Summary
The EU delegate to Nigeria and ECOWAS maintains West Africa’s economic development interests and not EU commercial interests underpin the EU-West Africa EPA, citing the range of measures aimed at protecting sensitive sectors in West Africa, such as the agri-food sector. However this ignores the likely trade effects in the agri-food sector of West African commitments contained in the EPA on the elimination of non-tariff barriers to imports from the EU. How these EPA provisions are interpreted and applied in practice will be critical to the future evolution of EU agri-food exports to markets like Nigeria. If Nigerian concerns over the trade and economic consequences of EPA implementation are to be addressed, the EU Council of Ministers will need to commit to subordinating the interpretation and application of any EU-West Africa EPA provisions to the structural economic transformation aspirations of West African governments and societies.
While asserting Nigeria’s sovereign right to determine whether to sign on to the EU-West Africa EPA, the EU Delegate to Nigeria and ECOWAS, Michel Arrion has sought to clarify some misconceptions around EU EPAs and hence make the case for Nigeria signing on to the agreed EPA text. He firmly rejected the EU was putting ‘pressure on Nigeria to sign the EPA’ and that the negotiations were being driven by EU commercial interests. He maintained ‘the EU will not obtain many economic or commercial benefits in the short or medium term’, given the gradual nature of the tariff reduction process to which West African governments were required to commit.

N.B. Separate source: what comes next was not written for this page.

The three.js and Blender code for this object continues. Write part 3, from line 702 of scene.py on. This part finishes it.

The EU Delegate highlighted the extended implementation timeframe on the West Africa side of the agreement, with tariff reductions only starting after 5 years, being gradual, and extending over between 15 and 25 years. He maintained West Africa would still be able to maintain ‘high import duties on most finished and consumer goods imported from Europe’. Under these circumstances it was maintained ‘only few EU suppliers would…be able to increase sales to West Africa as a result of the EPA’.

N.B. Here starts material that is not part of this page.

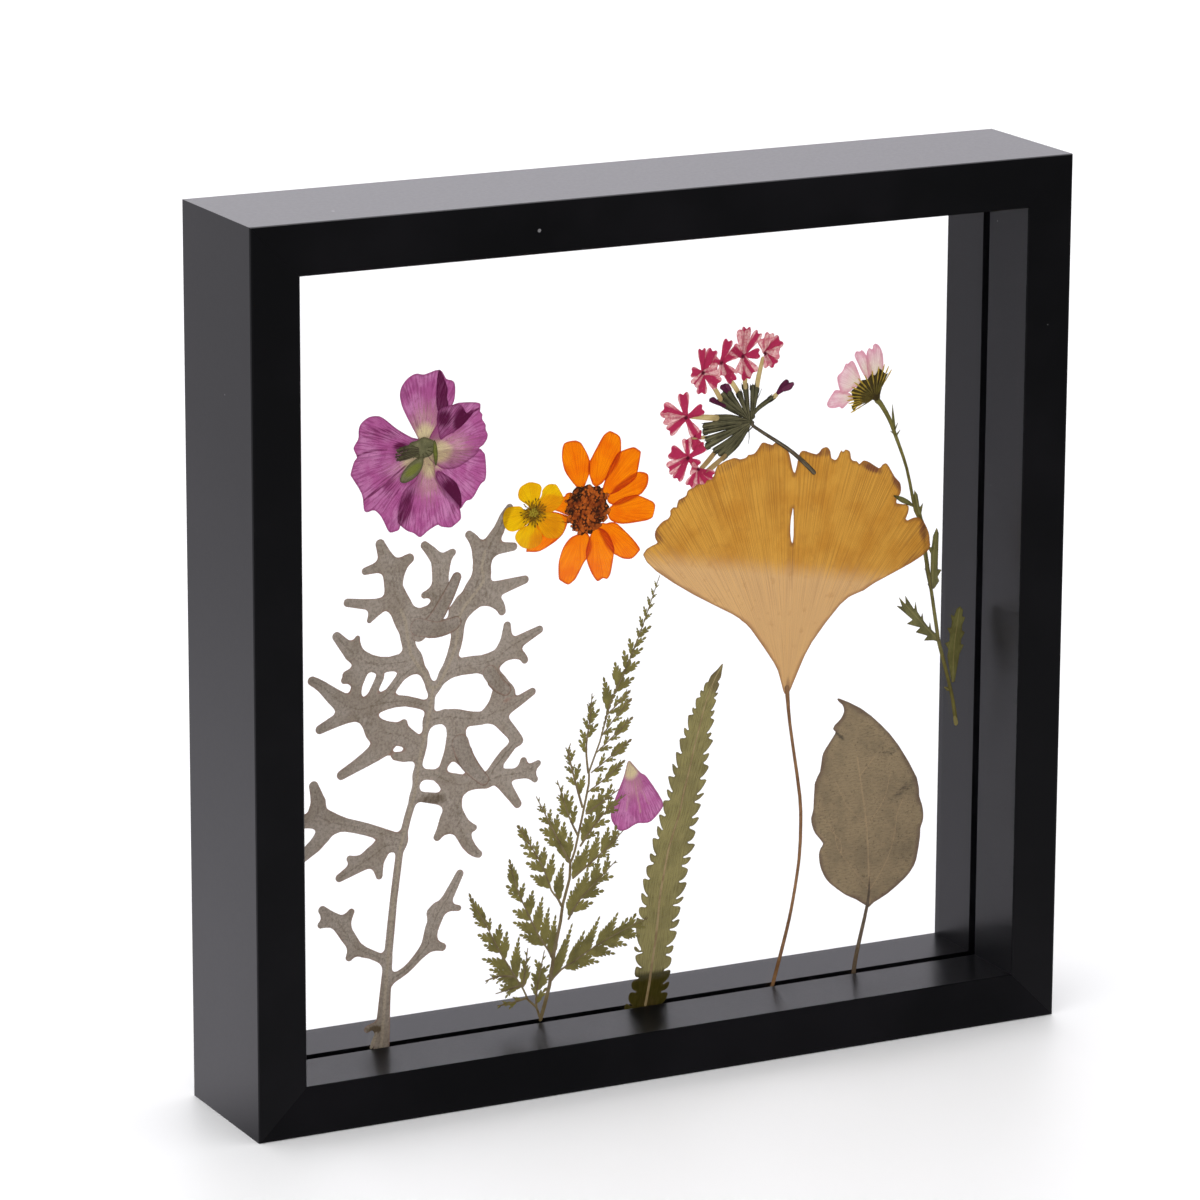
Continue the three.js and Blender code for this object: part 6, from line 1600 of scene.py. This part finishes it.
def makeVerbena(look):
    green = pressedMaterial("verbenaGreen", look["green"])
    tube = pressedMaterial("creamTube", look["tube"])
    bud = pressedMaterial("purpleBud", look["bud"])
    petals = pressedMaterial("stripedPetal", look["floret"])
    parts, y = startPiece("verbena_stem")
    addStrip(parts, verbenaStem, y, (0, 0.5, 0), 0.08)
    for number, calyx in enumerate(verbenaCalyxes):
        level = y + 0.02 * ((number * 2) % 3 - 1)
        tipX, tipZ, half = calyx[-1]
        ahead, side = headings(calyx[-2], calyx[-1])[:2]
        addStrip(parts, calyx, level, dome=0.06)
        for shift in (-0.7, 0.1, 0.8):
            foot = np.array([tipX, tipZ]) + side * shift * half - ahead * 0.6
            end = foot + ahead * (1.5 + 0.3 * math.sin(number * 3 + shift)) + side * shift * 0.25
            tooth = [[*foot, 0.34], [*((foot + end) / 2), 0.24], [*end, 0.06]]
            addStrip(parts, tooth, level, (0.5, 0, 0), 0.03)
    addStrip(parts, [[33, 181.8, 0.4], [30, 183.6, 0.55], [27, 185.4, 0.6]], y + 0.01, (0.5, 0, 0), 0.06)
    for hair in verbenaHairs:
        addStrip(parts, hair, y, (0.3, 0.2, 0), 0.04)
    knots = [[35.6, 180, 0.9, 0.3, 0.4], [36.2, 179.4, 0.8, 1.0, 0.0], [36.6, 181.2, 0.7, 0.6, 0.2]]
    addGrains(parts, knots, y, 0.06, 8)
    makePiece("verbena_stem", parts, [green])

    buds = [
        ([[[30.2, 186.8, 0.7], [28.8, 188.9, 0.9], [27.8, 190.2, 1.3], [26.9, 190.5, 0.8]],
          [[28.4, 190.6, 0.8], [29.2, 189.4, 0.7], [29.6, 187.6, 0.5]]], []),
        ([[[27.4, 185.2, 0.5], [25.2, 186.3, 0.62], [23.8, 187.2, 0.9], [23.2, 187.3, 0.7]]], []),
        ([[[44.6, 187.3, 0.7], [46, 188.6, 1.2], [47, 189.8, 1.0]],
          [[46.4, 188.2, 0.9], [48, 188.7, 1.1], [48.9, 189.2, 0.7]]],
         [[[42, 185.4, 0.7], [43.1, 186, 0.75], [44.2, 186.9, 0.65]]]),
    ]
    for number, (strips, rings) in enumerate(buds, 1):
        node = f"verbena_bud_{number}"
        parts, y = startPiece(node)
        for ring in rings:
            addStrip(parts, ring, y + 0.01, slot=1)
        for level, strip in enumerate(strips):
            addStrip(parts, strip, y - 0.015 * level, (0, 0.2 + 0.4 * level, 0), 0.07)
        makePiece(node, parts, [bud, tube])

    for number, floret in verbenaFlorets.items():
        node = f"verbena_floret_{number}"
        parts, y = startPiece(node)
        shade = 0.6 if number in (3, 4) else 0.1
        addStrip(parts, verbenaTubes[number], y + 0.05, (shade, 0, 0), 0.05, slot=1)
        addFloret(parts, floret, look, y)
        makePiece(node, parts, [petals, tube])
    print("verbena made")


makeVerbena(verbenaLook)

# daisy: four torn petals over a scaly head, and a stem with toothed leaves
daisyLook = {
    "petal": {
        "colour": rgb(250, 214, 218), "cloud": rgb(244, 190, 202), "cloudSize": 2.4,
        "line": rgb(226, 160, 178), "lineLength": 8.0, "lineWidth": 0.6, "lineAmount": 0.6,
        "rim": rgb(226, 148, 170), "rimWidth": 1.1, "rimAmount": 0.8, "tint": rgb(240, 226, 204),
        "shade": rgb(186, 130, 122), "glow": 0.35, "roughness": 0.6, "bump": 0.5,
    },
    "green": {
        "colour": rgb(118, 114, 66), "cloud": rgb(98, 94, 52), "cloudSize": 4.0,
        "line": rgb(82, 78, 42), "lineLength": 7.0, "lineWidth": 0.3, "lineAmount": 0.55,
        "rim": rgb(80, 72, 40), "rimWidth": 0.35, "shade": rgb(62, 50, 26), "tint": rgb(184, 156, 58),
        "vein": rgb(150, 138, 84), "glow": 0.18, "roughness": 0.72, "bump": 0.6,
    },
    "head": {"colour": rgb(128, 116, 48), "cloud": rgb(104, 92, 38), "shade": rgb(62, 50, 26),
             "tint": rgb(196, 164, 58), "glow": 0.18, "roughness": 0.72},
    "cell": 0.3, "leafCell": 0.2,
}
daisyPetals = [
    [[73.3, 189.7], [72.6, 194.3], [72.8, 196.3], [73.5, 197.2], [74.5, 196.7], [74.7, 197.8],
     [75.4, 198.3], [76.5, 197.7], [77.5, 196.1], [78, 194], [78.1, 190.3], [76.7, 188.4], [75, 188]],
    [[72.7, 188.7], [71.2, 190.8], [69.3, 194.5], [68.9, 195.7], [69.5, 196.6],
     [70.6, 196.4], [71.1, 196.8], [72.1, 196], [73.7, 193.3], [74.7, 190.7], [74.4, 188.6]],
    [[71, 188], [70.2, 190.5], [68.6, 193.7], [67.5, 194], [66.7, 193.3], [66, 193.4], [64.9, 191.3],
     [63.3, 189.7], [64.4, 185.6], [65.7, 184.9], [67.3, 185.3], [69, 186.3], [70.6, 186.6]],
    [[68.7, 183.8], [66.7, 185.2], [63.4, 186.1], [62.3, 185.6], [60.3, 182.6],
     [61, 181.3], [62.7, 181], [64.3, 181.2], [65.3, 180.6], [67.4, 182.3], [68.9, 182.8]],
]
daisyHead = [
    [68.7, 179.3], [70.3, 180.7], [72.3, 181.5], [74.3, 182], [76.8, 181.5], [78.2, 186],
    [80.5, 190.3], [79, 189.7], [76.7, 191.7], [75.3, 189.7], [74.2, 190.3], [72.7, 188.7],
    [71, 188.7], [69.3, 186.7], [67.3, 185.7], [68.3, 182.3], [67.7, 181.4], [67.7, 180.3]]
daisyBrim = [[68.5, 179.6], [68, 182], [67.9, 185.2], [70.6, 188], [76.6, 191], [80.1, 189.6]]
daisyStem = [
    [76.3, 183, 1.2], [76.7, 181.7, 0.9], [77.7, 180.7, 0.75], [80.5, 176.2, 0.65], [82.7, 171, 0.56],
    [86.5, 161.2, 0.48], [89.6, 148.6, 0.55], [92, 144.8, 0.52], [92.8, 136.2, 0.52], [94.7, 127.6, 0.55],
    [97.4, 112.5, 0.6], [98.3, 108.2, 0.6], [102.5, 93.7, 0.56], [104.3, 84.3, 0.66]]
# leaves of the daisy: outline of each, with the line of its rib
daisyLeaves = [
    {"rib": [[91.4, 145.4], [89.3, 154.2]],
     "edge": [[90.8, 145.6], [89.6, 148.5], [88.9, 151.4], [89.1, 154.6],
              [90.2, 153.2], [91, 149.4], [92.1, 150.6], [91.6, 147.6], [92.2, 145.2]]},
    {"rib": [[95.6, 124.9], [95.8, 134], [96.7, 142.6]],
     "edge": [[95, 124.8], [93.9, 126.7], [94.9, 127], [94.9, 135.4], [93.6, 137.8],
              [95.1, 137.2], [95.5, 140.5], [96.7, 142.9], [97.4, 141],
              [97.3, 130.6], [98.6, 130.3], [97.3, 128.4], [97.9, 127], [96.3, 125]]},
    {"rib": [[95.2, 125], [93.8, 131], [93, 137.8]],
     "edge": [[94.6, 125], [93.1, 131], [92.7, 137.6], [93.4, 138], [95.6, 126]]},
    {"rib": [[97.9, 109.4], [85, 123.4]],
     "edge": [[98.2, 109], [96.4, 109.7], [93.1, 110], [94.3, 111.3], [90.3, 112.8], [91.8, 114],
              [87.4, 115.6], [89.3, 116.6], [83.8, 121.4], [85.8, 120.9], [84.6, 123.9],
              [87, 121.4], [86.7, 124.1], [89.8, 119.6], [90.2, 121.9], [90.8, 118.9], [92.1, 117],
              [92.5, 118.6], [92.9, 116], [94.7, 113.7], [95, 115.5], [95.6, 113], [98.5, 110.2]]},
    {"rib": [[103, 96.7], [103.2, 107], [104.7, 118]],
     "edge": [[102.6, 96.4], [101, 104.4], [101.3, 106.6], [100.1, 108.4], [101.6, 108.8],
              [101.7, 111], [100.7, 112.9], [102.1, 112.8], [102.3, 114.6], [101.8, 116.8],
              [103, 116.1], [103.8, 118.2], [104.9, 118.8], [105.9, 117.6], [105.7, 115.8],
              [106.7, 115.3], [105.7, 113.2], [105.7, 111.6], [106.7, 110.9], [105.5, 109],
              [105.4, 107.6], [106.4, 107.2], [105, 104.6], [103.6, 96.6]]},
    {"rib": [[92.2, 142.4], [92.5, 144.7]],
     "edge": [[91.9, 142.2], [92.5, 144.9], [93, 143.4], [92.8, 142.2]]},
    {"rib": [[102, 94.2], [100.2, 95.4]],
     "edge": [[102.2, 93.8], [100.9, 94.3], [100, 95.5], [101.2, 95.4], [102.4, 94.8]]},
]
daisyFrontLeaf = [[88.4, 150.2, 0.3], [86.6, 151.4, 0.7], [84.4, 152.6, 0.75], [82.2, 153.8, 0.2]]
daisyHooks = [
    [[82.2, 172.6, 0.55], [81.8, 176.4, 0.42], [81.5, 180.2, 0.05]],
    [[82.2, 172.4, 0.4], [83.4, 174.8, 0.06]], [[82.8, 171, 0.4], [84.2, 172.6, 0.05]],
    [[82.4, 171.6, 0.35], [80.9, 172.6, 0.05]], [[94, 130.4, 0.2], [92.8, 131.2, 0.05]]]


def addLeaf(parts, leaf, look, y, shade=0.0):
    rib = roundLine(leaf["rib"])

    def grain(x, z):
        far, along = lineDistance(rib, x, z)
        return along, far * 0.7 + along * 0.2

    def shades(x, z):
        return x * 0 + shade, x * 0, streaks([(rib, 0.3, 0.6)], x, z)

    addSheet(parts, roundOutline(leaf["edge"], 1), look["leafCell"], y, grain, shades, rippled(4.0, 0.03))


def makeDaisy(look):
    petal = pressedMaterial("palePinkPetal", look["petal"])
    green = pressedMaterial("daisyGreen", look["green"])
    headGreen = pressedMaterial("daisyHeadGreen", look["head"])

    def petalShades(x, z):
        return x * 0, np.clip(1.9 - np.hypot(x - 75.8, z - 183.4) / 7.6, 0, 1), x * 0

    for number, points in enumerate(daisyPetals, 1):
        node = f"daisy_petal_{number}"
        parts, y = startPiece(node)
        addSheet(parts, roundOutline(points), look["cell"], y, fanGrain((75.8, 183.4), 12.0), petalShades,
                 rippled(3.0, 0.04))
        makePiece(node, parts, [petal])

    parts, y = startPiece("daisy_head")
    outline = roundOutline(daisyHead, 2)

    # the dark middle of the head ends short of its outline
    def inside(x, z):
        return outlineDistance(outline)(x, z) + 0.4

    addRegion(parts, inside, *outlineBox(outline), look["cell"], y + 0.03, fanGrain((75.8, 182.4), 8.0),
              evenShade(0.8))
    brim = roundLine(daisyBrim, 6)
    foot = np.array([75.6, 182.8])
    for number, place in enumerate(brim[::2] + 0.2 * np.sin(np.arange(len(brim[::2])))[:, None]):
        root = foot + 0.12 * (place - foot)
        for start, end, half, shades in ((0.0, 0.6, 0.2, (0.5, 0.2, 0)), (0.4, 0.95, 0.2, (0.2, 0.6, 0)),
                                         (0.75, 1.12 + 0.05 * math.sin(5 * number), 0.24, (0, 1.4, 0))):
            a, b = root + (place - root) * start, root + (place - root) * end
            scale = [[*a, 0.05], [*((a + b) / 2), half], [*b, 0.1]]
            addStrip(parts, scale, y - 0.012 * (number % 3), shades, 0.04, 0, 2, 2)
    makePiece("daisy_head", parts, [headGreen])

    parts, y = startPiece("daisy_stem")
    addStrip(parts, daisyStem, y, (0, 0.3, 0), 0.09)
    addStrip(parts, [[103.9, 86, 0.6], [104.3, 84.2, 0.72]], y - 0.03, (0, 0, 1.4), 0.07)
    for hook in daisyHooks:
        addStrip(parts, hook, y + 0.02, (0.2, 0, 0), 0.03)
    for number, leaf in enumerate(daisyLeaves):
        addLeaf(parts, leaf, look, y + 0.03, 0.45 if number == 2 else 0.0)
    makePiece("daisy_stem", parts, [green])

    parts, y = startPiece("daisy_front_leaf")
    addStrip(parts, daisyFrontLeaf, y, (0.1, 0, 0), 0.05)
    makePiece("daisy_front_leaf", parts, [green])
    print("daisy made")


makeDaisy(daisyLook)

He rejected suggestions ‘the Nigerian market would be flooded by cheap European products’ once the EPA entered into force, arguing ‘European products are not cheap’, compared to some local products and good imported from Asia. In addition he maintained ‘the EPA has been negotiated in a way to reduce any risk of a possible negative impact for West Africa’, for example it included infant industry protection provisions, which allow import duties to be increased if imports from the EU threatened to flood the market.
He claimed the main aim of the EPA was ‘to support, not to undermine, the economic development and industrialization of West Africa’. The EU Delegate argued the EPA placed more obligations on the EU than on West Africa and gave ‘more rights in favour of West Africa than the EU’. In this context he made reference to the products excluded from tariff reduction processes, particularly ‘sensitive sectors, such as agriculture, food and beverages’. He maintained most tariff reductions were for capital goods, machinery and parts which did not compete with locally produced goods, but which were used as inputs into local manufacturing in Nigeria. The agreement, it was argued, would thus help reduce costs of production in Nigeria.
In terms of facilitating increased exports from Nigeria, the Delegate referred to the regional nature of the rules of origin applied to products exported to the EU, which allow inputs to be sourced from across the region. He further highlighted how a ‘Competitiveness Observatory’ would be set up to ‘monitor and assess…the implementation and the impact of the EPA on the economies of the West African countries’. These findings could then be taken on board during the five year review of the agreement.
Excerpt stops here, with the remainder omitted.